** begin **

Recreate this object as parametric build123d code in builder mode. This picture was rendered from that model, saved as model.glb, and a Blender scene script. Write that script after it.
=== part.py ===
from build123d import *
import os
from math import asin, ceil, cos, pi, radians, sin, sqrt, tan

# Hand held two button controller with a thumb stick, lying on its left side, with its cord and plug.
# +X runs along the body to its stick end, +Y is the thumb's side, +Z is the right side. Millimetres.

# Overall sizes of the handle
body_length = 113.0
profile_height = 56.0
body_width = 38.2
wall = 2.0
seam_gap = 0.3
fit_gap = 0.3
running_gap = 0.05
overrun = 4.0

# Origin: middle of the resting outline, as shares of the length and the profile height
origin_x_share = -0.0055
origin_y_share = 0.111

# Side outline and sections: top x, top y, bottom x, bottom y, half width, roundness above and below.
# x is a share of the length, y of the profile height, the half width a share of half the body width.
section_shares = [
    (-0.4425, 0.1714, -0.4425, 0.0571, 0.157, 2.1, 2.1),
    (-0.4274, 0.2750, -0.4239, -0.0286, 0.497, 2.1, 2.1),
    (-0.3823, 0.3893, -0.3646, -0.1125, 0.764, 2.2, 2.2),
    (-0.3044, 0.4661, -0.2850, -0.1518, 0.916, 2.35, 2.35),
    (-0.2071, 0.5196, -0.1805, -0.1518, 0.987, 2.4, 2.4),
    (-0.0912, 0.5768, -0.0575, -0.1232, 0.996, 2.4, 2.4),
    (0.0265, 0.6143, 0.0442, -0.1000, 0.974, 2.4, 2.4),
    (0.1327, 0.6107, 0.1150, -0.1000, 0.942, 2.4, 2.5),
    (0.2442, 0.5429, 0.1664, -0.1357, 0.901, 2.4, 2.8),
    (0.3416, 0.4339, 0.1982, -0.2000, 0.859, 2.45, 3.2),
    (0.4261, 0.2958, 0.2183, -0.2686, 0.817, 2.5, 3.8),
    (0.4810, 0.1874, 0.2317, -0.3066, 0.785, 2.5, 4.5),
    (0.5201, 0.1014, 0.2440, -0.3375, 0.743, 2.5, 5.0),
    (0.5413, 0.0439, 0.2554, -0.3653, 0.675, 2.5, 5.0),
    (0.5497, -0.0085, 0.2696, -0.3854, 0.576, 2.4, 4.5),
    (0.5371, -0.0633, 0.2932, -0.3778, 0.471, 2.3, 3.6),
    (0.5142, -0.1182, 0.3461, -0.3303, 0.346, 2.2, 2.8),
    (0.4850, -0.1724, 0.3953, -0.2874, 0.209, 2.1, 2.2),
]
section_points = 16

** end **
** begin **

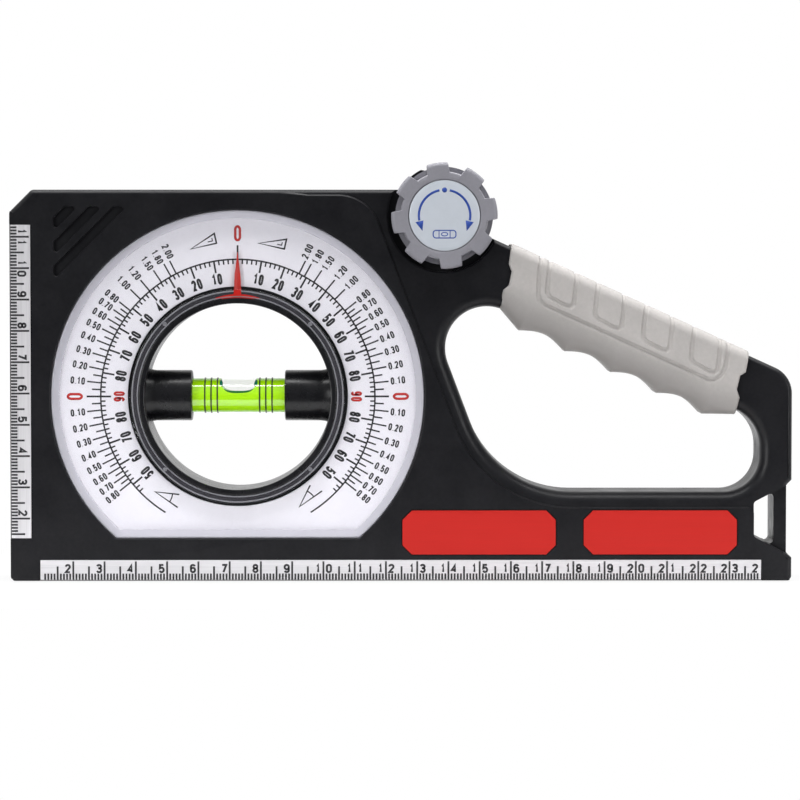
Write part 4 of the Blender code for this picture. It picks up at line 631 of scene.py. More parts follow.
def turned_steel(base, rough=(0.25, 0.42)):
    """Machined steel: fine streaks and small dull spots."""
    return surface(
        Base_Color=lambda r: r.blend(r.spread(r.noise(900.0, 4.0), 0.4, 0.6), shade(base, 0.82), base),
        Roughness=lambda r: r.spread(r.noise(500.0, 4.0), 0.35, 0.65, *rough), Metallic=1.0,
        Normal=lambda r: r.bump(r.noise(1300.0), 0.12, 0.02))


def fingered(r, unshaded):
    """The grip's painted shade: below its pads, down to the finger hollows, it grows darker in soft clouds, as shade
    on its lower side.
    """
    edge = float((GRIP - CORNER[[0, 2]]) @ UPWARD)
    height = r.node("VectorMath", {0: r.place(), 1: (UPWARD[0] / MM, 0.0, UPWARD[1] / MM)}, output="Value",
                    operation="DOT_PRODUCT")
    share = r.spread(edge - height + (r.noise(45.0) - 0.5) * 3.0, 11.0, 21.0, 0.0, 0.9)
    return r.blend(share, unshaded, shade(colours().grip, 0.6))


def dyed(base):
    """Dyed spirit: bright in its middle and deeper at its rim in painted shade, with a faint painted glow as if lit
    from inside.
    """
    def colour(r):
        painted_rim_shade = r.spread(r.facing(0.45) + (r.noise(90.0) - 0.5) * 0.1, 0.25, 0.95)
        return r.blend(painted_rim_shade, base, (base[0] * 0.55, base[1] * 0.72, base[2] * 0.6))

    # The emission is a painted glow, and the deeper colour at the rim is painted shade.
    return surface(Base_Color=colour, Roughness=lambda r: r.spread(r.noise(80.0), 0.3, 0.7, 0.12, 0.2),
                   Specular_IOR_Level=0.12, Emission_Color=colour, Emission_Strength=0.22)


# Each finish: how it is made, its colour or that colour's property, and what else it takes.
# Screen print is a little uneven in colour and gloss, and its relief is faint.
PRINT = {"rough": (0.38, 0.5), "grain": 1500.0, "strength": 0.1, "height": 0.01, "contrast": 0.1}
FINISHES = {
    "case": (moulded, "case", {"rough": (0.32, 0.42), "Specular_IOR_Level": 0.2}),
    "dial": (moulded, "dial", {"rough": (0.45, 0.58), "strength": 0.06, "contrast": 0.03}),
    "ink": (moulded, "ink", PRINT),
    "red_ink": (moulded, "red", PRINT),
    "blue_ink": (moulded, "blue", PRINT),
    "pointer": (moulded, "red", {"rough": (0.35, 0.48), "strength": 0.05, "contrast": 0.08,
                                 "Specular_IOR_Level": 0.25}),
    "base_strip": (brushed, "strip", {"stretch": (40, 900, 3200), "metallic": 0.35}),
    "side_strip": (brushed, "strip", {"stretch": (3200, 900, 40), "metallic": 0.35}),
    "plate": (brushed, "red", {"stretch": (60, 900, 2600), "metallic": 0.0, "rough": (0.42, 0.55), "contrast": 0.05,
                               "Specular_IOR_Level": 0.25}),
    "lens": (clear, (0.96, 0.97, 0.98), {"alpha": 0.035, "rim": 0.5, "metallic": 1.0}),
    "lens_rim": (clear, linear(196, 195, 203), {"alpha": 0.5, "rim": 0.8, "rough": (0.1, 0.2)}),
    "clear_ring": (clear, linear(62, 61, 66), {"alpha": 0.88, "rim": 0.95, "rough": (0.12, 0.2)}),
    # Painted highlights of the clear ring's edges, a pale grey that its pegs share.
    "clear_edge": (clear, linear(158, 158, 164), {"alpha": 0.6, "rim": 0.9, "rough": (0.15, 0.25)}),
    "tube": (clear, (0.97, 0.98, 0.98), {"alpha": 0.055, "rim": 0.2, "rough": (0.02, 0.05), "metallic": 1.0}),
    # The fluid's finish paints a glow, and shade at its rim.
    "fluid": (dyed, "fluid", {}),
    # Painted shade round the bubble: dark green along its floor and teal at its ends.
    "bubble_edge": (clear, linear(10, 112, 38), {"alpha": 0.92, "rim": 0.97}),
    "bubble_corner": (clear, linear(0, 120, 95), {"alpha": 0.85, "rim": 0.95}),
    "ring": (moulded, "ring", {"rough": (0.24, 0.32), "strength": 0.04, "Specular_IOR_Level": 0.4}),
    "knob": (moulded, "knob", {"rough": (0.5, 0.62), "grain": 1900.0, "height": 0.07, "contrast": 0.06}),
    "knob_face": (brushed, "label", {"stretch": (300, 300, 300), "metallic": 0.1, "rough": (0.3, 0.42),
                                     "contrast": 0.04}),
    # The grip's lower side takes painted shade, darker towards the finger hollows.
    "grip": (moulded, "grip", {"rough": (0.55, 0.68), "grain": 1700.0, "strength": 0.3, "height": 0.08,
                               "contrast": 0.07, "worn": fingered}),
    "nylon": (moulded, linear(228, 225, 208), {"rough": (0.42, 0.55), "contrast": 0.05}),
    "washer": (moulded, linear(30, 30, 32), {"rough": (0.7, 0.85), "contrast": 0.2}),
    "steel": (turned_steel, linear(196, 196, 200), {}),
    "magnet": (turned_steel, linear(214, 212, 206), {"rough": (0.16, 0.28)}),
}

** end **

### WHAT YOU SHOULD DO
Above are the records; from them, give again exactly the lines from the one containing "Recreate this object" through the one containing "origin_y_share = 0.111", both included.

### SOLUTION TO THIS TASK
Recreate this object as parametric build123d code in builder mode. This picture was rendered from that model, saved as model.glb, and a Blender scene script. Write that script after it.
=== part.py ===
from build123d import *
import os
from math import asin, ceil, cos, pi, radians, sin, sqrt, tan

# Hand held two button controller with a thumb stick, lying on its left side, with its cord and plug.
# +X runs along the body to its stick end, +Y is the thumb's side, +Z is the right side. Millimetres.

# Overall sizes of the handle
body_length = 113.0
profile_height = 56.0
body_width = 38.2
wall = 2.0
seam_gap = 0.3
fit_gap = 0.3
running_gap = 0.05
overrun = 4.0

# Origin: middle of the resting outline, as shares of the length and the profile height
origin_x_share = -0.0055
origin_y_share = 0.111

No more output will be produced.